● **Written instruction**
Begin with the line that contains "doc.recompute()", end with the line that contains "obj.parent = empty", and extract exactly that stretch of lines.

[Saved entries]
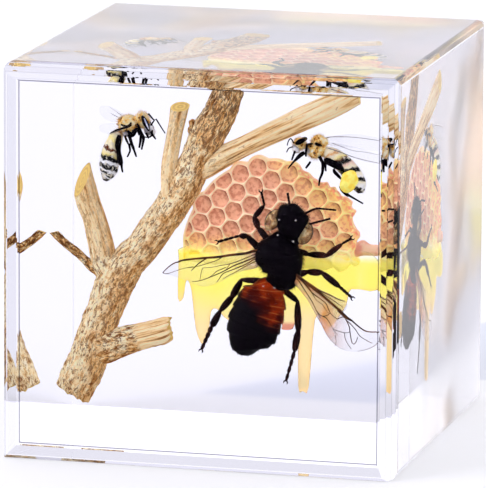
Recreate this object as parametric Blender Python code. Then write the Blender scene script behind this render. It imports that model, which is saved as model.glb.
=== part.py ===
"""A honeybee cast in a clear resin cube, before a branch, a piece of honeycomb and two small bees.

X runs to the right along the front face, Y away from it and Z up. The origin is on the
underside, at its centre. The cube is parted in two at one upright plane, and every specimen
lies in a pocket that opens at that plane. Shapes are written in millimetres as (x, z) points
of the front view, with y as the depth.
"""
import math

import bmesh
import bpy
from mathutils import Matrix, Vector, noise

for old in list(bpy.data.objects):
    bpy.data.objects.remove(old, do_unlink=True)

MM = 0.001
EDGE = 40.0          # the cube's side
BEVEL = 1.8          # its rounded edges
GAP = 0.3            # air left around every specimen, and between the two halves
PART_Y = 3.7         # depth of the parting plane
BEE_Y = 0.9          # mid depth of the honeybee
LEG_Y = 2.5          # depth of its legs
WING_Y = 0.1         # depth of its wings
WING = 0.24          # thickness of a wing
LAYER_Y = 5.5        # mid depth of the branch, the comb and the small bees
FLAT = 0.68          # depth of the branch's section over its width
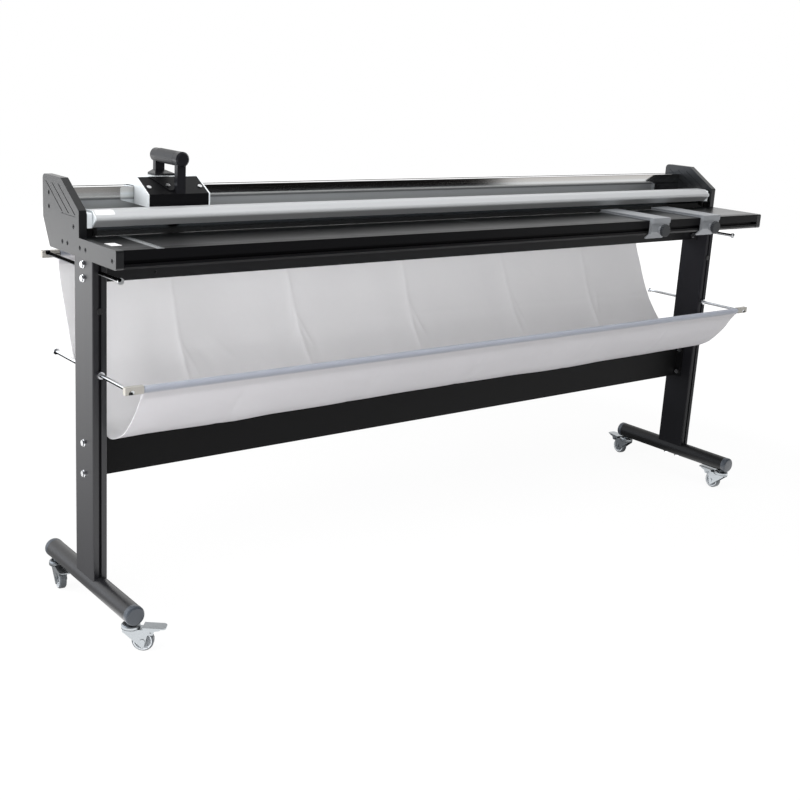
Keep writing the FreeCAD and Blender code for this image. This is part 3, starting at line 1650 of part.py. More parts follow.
doc.recompute()
faults = [item.Label for item in doc.Objects if "Invalid" in item.State or "Error" in item.State]
for node in nodes:
    if node.Shape.isNull() or not node.Shape.isValid() or not node.Shape.Solids:
        faults.append(node.Label + " has no valid solid")
for item in doc.Objects:
    if item.TypeId in ("PartDesign::Pocket", "PartDesign::Groove"):
        base = item.BaseFeature
        if base is None or item.Shape.Volume > base.Shape.Volume - 0.001:
            faults.append(item.Label + " cuts nothing")
if faults:
    raise RuntimeError("; ".join(faults))

os.makedirs("parts", exist_ok=True)
for node in nodes:
    node.Shape.exportStep("parts/%s.step" % node.Label)
print("%d nodes, %d solids" % (len(nodes), sum(len(node.Shape.Solids) for node in nodes)))
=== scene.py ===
import json
import math

import bpy
import numpy as np
from mathutils import Matrix, Vector


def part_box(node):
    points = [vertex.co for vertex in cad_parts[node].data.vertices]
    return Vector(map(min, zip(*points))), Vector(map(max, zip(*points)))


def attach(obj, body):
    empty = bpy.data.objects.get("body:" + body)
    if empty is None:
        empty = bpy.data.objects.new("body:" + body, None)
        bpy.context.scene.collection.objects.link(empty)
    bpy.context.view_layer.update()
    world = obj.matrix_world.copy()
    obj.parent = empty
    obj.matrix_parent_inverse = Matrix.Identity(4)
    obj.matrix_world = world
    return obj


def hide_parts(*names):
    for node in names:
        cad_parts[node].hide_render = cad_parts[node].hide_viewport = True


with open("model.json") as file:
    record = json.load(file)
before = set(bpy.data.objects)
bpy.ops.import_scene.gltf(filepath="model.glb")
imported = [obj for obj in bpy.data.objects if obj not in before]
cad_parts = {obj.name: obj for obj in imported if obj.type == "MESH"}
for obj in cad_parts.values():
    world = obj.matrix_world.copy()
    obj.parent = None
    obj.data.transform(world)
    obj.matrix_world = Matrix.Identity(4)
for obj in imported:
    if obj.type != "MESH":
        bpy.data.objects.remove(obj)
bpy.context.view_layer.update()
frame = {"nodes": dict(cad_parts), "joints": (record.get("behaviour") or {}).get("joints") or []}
nodes = frame["nodes"]


# Camera: stands in front of the left end, a little above the table, and looks slightly down
# along the machine. The photograph was cut off-centre, which the small shift follows.
PICTURE = 800  # side, focal length and optical axis in pixels of the photograph
FOCAL = 1199.0
AXIS_AT = (355.0, 365.0)
SENSOR = 36.0
STANDS_AT = (-2.1803, -2.4399, 1.3106)
HEADING, TILT, ROLL = (math.radians(angle) for angle in (37.41, 14.29, 3.01))
forward = Vector((math.sin(HEADING) * math.cos(TILT), math.cos(HEADING) * math.cos(TILT),
                  -math.sin(TILT)))
level = Vector((math.cos(HEADING), -math.sin(HEADING), 0))
above = level.cross(forward)
right = math.cos(ROLL) * level + math.sin(ROLL) * above
upward = -math.sin(ROLL) * level + math.cos(ROLL) * above
lens = bpy.data.cameras.new("camera")
lens.sensor_width = SENSOR
lens.lens = FOCAL / PICTURE * SENSOR
lens.shift_x = (PICTURE / 2 - AXIS_AT[0]) / PICTURE
lens.shift_y = (AXIS_AT[1] - PICTURE / 2) / PICTURE
lens.clip_end = 90
camera = bpy.data.objects.new("camera", lens)
turn = Matrix((right, upward, -forward)).transposed().to_4x4()
camera.matrix_world = Matrix.Translation(STANDS_AT) @ turn
bpy.context.scene.collection.objects.link(camera)
bpy.context.scene.camera = camera


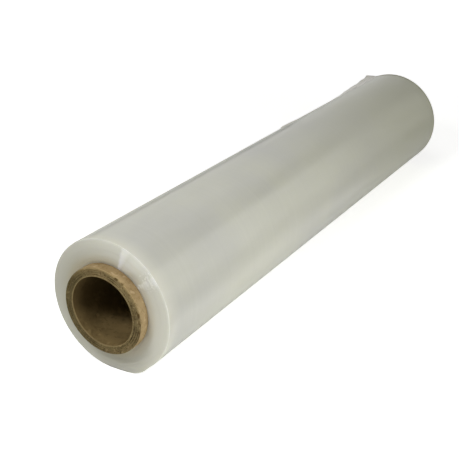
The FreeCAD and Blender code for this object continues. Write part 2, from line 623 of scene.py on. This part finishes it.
def cut_board_colour(tree, where, fibre_colour):
    """Colour of the cut board: dark joints, painted light on the top of its outer edge, a chipped
    edge, painted shade on one side, and a paler inner lip.
    """
    radius = where.outputs["Radius"]
    angle = where.outputs["Angle"]
    ply = (core_radius - bore_radius) / ply_count
    across_plies = calculate(tree, "DIVIDE", calculate(tree, "SUBTRACT", radius, bore_radius), ply)
    joint = remap(tree, calculate(tree, "PINGPONG", across_plies, 0.5), 0.05, 0.32, 1.0, 0.0)
    place = add_node(tree, "ShaderNodeTexCoord").outputs["Object"]
    open_joint = remap(tree, grain(tree, 70.0, 3.0, place=place), 0.42, 0.62)
    jointed = mix_colours(
        tree, calculate(tree, "MULTIPLY", joint, open_joint), fibre_colour, joint_colour
    )
    # Painted light: the outer edge of the cut paler at the top
    lit_top_side = remap(tree, facing(tree, angle, cut_top_light_bearing), 0.1, 1.0)
    outer_edge = remap(tree, radius, core_radius - 3 * MM, core_radius, 0.1, 0.7)
    top_lit = mix_colours(
        tree, calculate(tree, "MULTIPLY", lit_top_side, outer_edge), jointed, cut_top_light_colour
    )
    chips = calculate(
        tree, "MULTIPLY", remap(tree, grain(tree, 240.0, 1.0, place=place), 0.54, 0.62),
        calculate(
            tree, "MULTIPLY", remap(tree, facing(tree, angle, chipped_bearing), 0.3, 0.8, 0.0, 0.85),
            remap(tree, radius, core_radius - 2.6 * MM, core_radius - 1.0 * MM),
        ),
    )
    chipped = mix_colours(tree, chips, top_lit, chipped_colour)
    # Painted shade: the cut darker on one side
    side_shaded = mix_colours(
        tree, remap(tree, facing(tree, angle, cut_side_shade_bearing), 0.0, 1.0, 0.0, 0.5),
        chipped, cut_side_shade_colour,
    )
    inner_lip = remap(tree, radius, bore_radius + 0.2 * MM, bore_radius + 0.6 * MM, 0.6, 0.0)
    return mix_colours(tree, inner_lip, side_shaded, inner_lip_colour)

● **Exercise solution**
doc.recompute()
faults = [item.Label for item in doc.Objects if "Invalid" in item.State or "Error" in item.State]
for node in nodes:
    if node.Shape.isNull() or not node.Shape.isValid() or not node.Shape.Solids:
        faults.append(node.Label + " has no valid solid")
for item in doc.Objects:
    if item.TypeId in ("PartDesign::Pocket", "PartDesign::Groove"):
        base = item.BaseFeature
        if base is None or item.Shape.Volume > base.Shape.Volume - 0.001:
            faults.append(item.Label + " cuts nothing")
if faults:
    raise RuntimeError("; ".join(faults))

os.makedirs("parts", exist_ok=True)
for node in nodes:
    node.Shape.exportStep("parts/%s.step" % node.Label)
print("%d nodes, %d solids" % (len(nodes), sum(len(node.Shape.Solids) for node in nodes)))
=== scene.py ===
import json
import math

import bpy
import numpy as np
from mathutils import Matrix, Vector


def part_box(node):
    points = [vertex.co for vertex in cad_parts[node].data.vertices]
    return Vector(map(min, zip(*points))), Vector(map(max, zip(*points)))


def attach(obj, body):
    empty = bpy.data.objects.get("body:" + body)
    if empty is None:
        empty = bpy.data.objects.new("body:" + body, None)
        bpy.context.scene.collection.objects.link(empty)
    bpy.context.view_layer.update()
    world = obj.matrix_world.copy()
    obj.parent = empty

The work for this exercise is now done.